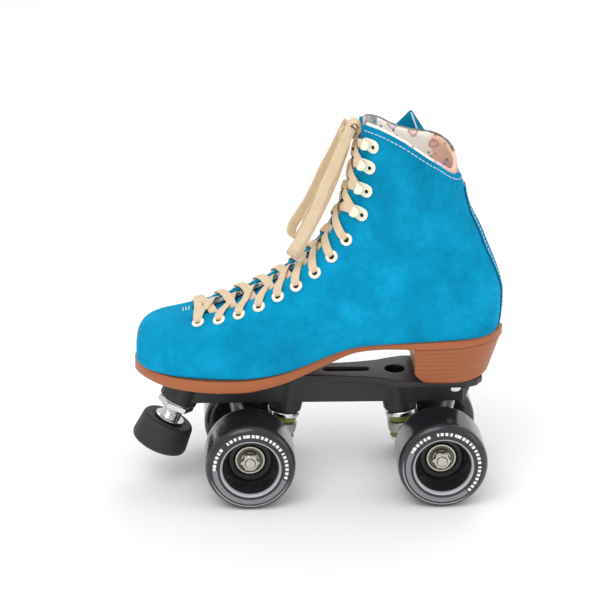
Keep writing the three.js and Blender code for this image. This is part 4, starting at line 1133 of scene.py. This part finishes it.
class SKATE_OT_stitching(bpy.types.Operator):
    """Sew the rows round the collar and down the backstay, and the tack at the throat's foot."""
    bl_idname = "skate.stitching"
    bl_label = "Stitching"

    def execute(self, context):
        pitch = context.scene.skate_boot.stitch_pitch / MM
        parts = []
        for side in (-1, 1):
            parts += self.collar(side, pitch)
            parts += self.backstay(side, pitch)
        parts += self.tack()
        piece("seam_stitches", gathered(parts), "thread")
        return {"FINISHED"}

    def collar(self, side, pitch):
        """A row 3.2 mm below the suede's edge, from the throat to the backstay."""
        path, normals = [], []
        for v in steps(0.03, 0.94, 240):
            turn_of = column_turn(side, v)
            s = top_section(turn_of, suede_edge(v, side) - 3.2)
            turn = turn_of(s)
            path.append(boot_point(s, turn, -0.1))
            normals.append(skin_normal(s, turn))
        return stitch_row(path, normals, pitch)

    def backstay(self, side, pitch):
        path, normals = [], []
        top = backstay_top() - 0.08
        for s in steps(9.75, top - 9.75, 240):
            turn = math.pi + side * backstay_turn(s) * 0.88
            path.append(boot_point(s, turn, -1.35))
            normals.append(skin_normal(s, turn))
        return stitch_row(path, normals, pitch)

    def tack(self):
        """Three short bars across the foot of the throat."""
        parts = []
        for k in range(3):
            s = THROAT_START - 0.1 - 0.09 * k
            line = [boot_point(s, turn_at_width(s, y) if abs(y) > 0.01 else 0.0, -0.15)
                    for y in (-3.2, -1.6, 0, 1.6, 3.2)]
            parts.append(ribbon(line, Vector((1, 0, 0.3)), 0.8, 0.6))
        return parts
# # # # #
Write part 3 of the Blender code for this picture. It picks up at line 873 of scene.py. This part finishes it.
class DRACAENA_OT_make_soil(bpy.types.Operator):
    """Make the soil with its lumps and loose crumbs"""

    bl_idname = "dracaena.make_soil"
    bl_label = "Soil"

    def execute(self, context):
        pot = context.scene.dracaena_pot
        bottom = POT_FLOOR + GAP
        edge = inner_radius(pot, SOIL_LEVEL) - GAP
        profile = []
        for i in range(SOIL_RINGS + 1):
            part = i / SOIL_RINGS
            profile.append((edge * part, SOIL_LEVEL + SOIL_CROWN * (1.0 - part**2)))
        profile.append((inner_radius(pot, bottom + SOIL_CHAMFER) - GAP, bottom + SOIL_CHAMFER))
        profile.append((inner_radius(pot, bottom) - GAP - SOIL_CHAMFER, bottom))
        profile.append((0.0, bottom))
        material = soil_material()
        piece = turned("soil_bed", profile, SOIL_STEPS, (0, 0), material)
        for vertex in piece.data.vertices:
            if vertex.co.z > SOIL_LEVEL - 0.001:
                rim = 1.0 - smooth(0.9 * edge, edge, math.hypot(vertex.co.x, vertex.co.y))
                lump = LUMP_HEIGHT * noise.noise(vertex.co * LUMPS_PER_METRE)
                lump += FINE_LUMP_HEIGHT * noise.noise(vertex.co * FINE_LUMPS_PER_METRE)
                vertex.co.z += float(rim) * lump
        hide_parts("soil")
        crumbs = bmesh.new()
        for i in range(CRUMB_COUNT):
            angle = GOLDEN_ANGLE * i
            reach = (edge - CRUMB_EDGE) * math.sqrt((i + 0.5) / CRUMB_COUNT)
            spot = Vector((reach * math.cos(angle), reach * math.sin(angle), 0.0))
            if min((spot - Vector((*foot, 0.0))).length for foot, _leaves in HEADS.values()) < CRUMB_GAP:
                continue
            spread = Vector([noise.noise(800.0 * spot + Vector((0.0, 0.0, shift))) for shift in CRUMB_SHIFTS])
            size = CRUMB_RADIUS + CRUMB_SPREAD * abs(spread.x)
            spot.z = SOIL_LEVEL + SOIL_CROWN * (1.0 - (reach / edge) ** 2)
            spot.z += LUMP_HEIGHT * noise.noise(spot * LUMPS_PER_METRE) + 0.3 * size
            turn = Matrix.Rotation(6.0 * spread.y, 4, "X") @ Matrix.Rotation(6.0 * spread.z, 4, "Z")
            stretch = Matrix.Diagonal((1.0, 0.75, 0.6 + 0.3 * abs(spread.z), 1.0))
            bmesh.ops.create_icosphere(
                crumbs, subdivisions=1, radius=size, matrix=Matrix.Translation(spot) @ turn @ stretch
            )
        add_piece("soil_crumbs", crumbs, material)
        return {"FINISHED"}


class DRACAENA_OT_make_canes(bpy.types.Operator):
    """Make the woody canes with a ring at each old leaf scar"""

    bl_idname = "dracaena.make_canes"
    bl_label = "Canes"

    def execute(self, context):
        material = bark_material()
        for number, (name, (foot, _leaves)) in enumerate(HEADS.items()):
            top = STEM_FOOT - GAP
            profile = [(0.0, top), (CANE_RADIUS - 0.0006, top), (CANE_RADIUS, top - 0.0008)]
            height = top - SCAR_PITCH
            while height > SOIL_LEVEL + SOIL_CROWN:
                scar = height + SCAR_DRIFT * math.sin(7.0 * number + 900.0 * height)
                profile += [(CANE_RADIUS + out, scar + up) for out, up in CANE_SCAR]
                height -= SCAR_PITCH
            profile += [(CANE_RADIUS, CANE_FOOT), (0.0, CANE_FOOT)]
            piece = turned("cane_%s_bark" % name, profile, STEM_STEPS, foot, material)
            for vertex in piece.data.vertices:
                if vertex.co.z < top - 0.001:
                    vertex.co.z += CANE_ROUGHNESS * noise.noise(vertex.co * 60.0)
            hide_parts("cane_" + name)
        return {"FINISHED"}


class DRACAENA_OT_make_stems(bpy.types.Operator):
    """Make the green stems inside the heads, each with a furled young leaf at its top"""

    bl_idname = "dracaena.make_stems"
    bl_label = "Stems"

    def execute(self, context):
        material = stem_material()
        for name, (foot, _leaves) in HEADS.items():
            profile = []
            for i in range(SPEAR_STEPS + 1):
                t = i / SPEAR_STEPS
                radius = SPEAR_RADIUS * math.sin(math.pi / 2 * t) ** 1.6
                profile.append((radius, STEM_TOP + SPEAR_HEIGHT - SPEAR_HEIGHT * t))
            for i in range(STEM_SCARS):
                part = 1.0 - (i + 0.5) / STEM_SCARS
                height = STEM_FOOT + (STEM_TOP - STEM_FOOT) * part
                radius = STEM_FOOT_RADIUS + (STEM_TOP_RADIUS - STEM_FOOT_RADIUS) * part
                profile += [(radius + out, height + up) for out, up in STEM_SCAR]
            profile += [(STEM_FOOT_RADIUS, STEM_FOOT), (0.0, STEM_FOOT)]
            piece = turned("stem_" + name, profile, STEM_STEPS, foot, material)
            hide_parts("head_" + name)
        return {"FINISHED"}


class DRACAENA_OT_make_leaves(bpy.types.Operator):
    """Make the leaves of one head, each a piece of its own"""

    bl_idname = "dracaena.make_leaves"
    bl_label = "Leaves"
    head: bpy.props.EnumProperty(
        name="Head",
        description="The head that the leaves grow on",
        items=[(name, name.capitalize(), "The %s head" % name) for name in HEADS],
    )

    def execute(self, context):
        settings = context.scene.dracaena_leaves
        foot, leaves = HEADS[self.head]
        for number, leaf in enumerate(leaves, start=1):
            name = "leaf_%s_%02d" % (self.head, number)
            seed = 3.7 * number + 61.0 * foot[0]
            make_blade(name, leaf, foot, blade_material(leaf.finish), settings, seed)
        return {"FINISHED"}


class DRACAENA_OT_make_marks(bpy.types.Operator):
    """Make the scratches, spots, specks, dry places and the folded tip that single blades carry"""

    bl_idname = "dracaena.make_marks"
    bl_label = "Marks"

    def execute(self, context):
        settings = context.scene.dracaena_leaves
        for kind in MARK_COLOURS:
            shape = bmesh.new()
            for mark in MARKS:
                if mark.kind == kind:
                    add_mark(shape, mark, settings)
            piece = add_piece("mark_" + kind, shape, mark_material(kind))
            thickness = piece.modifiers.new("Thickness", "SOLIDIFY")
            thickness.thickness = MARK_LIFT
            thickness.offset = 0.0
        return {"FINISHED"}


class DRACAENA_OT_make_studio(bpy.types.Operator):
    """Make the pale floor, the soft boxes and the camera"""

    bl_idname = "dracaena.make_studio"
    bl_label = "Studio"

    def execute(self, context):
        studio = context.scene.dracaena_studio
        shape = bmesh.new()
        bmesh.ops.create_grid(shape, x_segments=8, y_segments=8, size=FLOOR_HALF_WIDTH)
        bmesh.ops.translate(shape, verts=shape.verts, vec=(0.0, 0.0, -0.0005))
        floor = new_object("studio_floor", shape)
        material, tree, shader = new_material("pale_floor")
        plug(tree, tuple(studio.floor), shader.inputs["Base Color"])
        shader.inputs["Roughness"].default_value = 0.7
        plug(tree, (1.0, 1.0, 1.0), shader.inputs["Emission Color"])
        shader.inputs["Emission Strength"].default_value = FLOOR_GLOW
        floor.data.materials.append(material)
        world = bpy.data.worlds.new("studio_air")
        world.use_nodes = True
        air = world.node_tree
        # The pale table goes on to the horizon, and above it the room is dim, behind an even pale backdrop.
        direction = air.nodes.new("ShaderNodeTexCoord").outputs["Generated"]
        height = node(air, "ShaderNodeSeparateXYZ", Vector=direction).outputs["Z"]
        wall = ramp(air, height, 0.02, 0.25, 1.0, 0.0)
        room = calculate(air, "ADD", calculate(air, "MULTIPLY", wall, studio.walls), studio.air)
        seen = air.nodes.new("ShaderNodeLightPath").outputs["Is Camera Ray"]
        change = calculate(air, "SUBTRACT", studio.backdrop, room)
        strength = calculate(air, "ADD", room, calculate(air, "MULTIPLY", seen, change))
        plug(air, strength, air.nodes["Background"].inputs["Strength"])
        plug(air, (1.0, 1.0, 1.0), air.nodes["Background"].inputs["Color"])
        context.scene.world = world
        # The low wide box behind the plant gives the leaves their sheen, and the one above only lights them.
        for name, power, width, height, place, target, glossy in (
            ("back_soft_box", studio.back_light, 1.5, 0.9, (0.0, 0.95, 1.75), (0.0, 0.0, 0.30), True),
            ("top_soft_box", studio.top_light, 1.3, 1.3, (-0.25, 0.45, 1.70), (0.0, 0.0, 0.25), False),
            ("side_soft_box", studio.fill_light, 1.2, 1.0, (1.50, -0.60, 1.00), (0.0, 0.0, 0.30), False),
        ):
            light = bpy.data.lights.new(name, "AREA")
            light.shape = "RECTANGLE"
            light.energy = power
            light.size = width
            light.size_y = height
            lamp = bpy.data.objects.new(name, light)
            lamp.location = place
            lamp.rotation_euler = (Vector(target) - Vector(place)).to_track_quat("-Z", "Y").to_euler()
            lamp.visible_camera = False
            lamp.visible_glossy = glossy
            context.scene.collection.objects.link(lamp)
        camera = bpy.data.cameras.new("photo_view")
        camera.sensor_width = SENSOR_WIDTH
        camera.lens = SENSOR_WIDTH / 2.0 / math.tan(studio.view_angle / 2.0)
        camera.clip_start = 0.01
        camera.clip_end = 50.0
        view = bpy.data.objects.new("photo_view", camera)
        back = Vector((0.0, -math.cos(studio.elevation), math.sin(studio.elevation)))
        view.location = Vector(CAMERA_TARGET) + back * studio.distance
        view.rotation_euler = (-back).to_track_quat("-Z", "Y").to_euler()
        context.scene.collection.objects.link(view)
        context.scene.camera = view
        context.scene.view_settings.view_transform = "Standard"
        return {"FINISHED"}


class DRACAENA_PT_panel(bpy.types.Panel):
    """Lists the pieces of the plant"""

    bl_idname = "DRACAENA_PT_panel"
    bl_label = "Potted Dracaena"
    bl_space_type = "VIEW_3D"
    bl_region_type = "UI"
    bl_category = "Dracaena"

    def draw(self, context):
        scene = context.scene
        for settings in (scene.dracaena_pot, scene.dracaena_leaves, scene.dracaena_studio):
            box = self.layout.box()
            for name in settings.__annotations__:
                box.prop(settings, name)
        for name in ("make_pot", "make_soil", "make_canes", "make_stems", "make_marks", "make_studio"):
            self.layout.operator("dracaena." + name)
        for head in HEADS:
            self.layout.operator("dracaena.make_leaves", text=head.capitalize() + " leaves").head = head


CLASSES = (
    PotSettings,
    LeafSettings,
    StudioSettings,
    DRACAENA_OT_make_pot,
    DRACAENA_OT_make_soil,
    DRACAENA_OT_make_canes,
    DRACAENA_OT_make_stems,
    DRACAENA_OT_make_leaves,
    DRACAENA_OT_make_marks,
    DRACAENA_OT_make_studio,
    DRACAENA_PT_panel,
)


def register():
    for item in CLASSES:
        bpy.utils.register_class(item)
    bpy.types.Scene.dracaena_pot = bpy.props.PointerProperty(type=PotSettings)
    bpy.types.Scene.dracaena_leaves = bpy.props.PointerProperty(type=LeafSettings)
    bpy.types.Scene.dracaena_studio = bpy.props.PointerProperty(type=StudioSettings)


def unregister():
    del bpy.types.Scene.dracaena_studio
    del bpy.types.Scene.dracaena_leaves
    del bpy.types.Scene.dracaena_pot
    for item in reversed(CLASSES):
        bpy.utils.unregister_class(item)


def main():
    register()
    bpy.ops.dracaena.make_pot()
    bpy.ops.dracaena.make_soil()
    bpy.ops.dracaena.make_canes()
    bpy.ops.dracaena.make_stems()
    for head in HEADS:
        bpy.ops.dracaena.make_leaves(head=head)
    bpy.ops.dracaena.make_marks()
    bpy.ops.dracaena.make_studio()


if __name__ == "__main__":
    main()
# # # # #
» **Exercise task**
The lines to return run from the one containing "Write part 3" down to the one containing "vertex.co.z += float(rim)"; give them exactly, both included, and no others.

» **Completed task**
Write part 3 of the Blender code for this picture. It picks up at line 873 of scene.py. This part finishes it.
class DRACAENA_OT_make_soil(bpy.types.Operator):
    """Make the soil with its lumps and loose crumbs"""

    bl_idname = "dracaena.make_soil"
    bl_label = "Soil"

    def execute(self, context):
        pot = context.scene.dracaena_pot
        bottom = POT_FLOOR + GAP
        edge = inner_radius(pot, SOIL_LEVEL) - GAP
        profile = []
        for i in range(SOIL_RINGS + 1):
            part = i / SOIL_RINGS
            profile.append((edge * part, SOIL_LEVEL + SOIL_CROWN * (1.0 - part**2)))
        profile.append((inner_radius(pot, bottom + SOIL_CHAMFER) - GAP, bottom + SOIL_CHAMFER))
        profile.append((inner_radius(pot, bottom) - GAP - SOIL_CHAMFER, bottom))
        profile.append((0.0, bottom))
        material = soil_material()
        piece = turned("soil_bed", profile, SOIL_STEPS, (0, 0), material)
        for vertex in piece.data.vertices:
            if vertex.co.z > SOIL_LEVEL - 0.001:
                rim = 1.0 - smooth(0.9 * edge, edge, math.hypot(vertex.co.x, vertex.co.y))
                lump = LUMP_HEIGHT * noise.noise(vertex.co * LUMPS_PER_METRE)
                lump += FINE_LUMP_HEIGHT * noise.noise(vertex.co * FINE_LUMPS_PER_METRE)
                vertex.co.z += float(rim) * lump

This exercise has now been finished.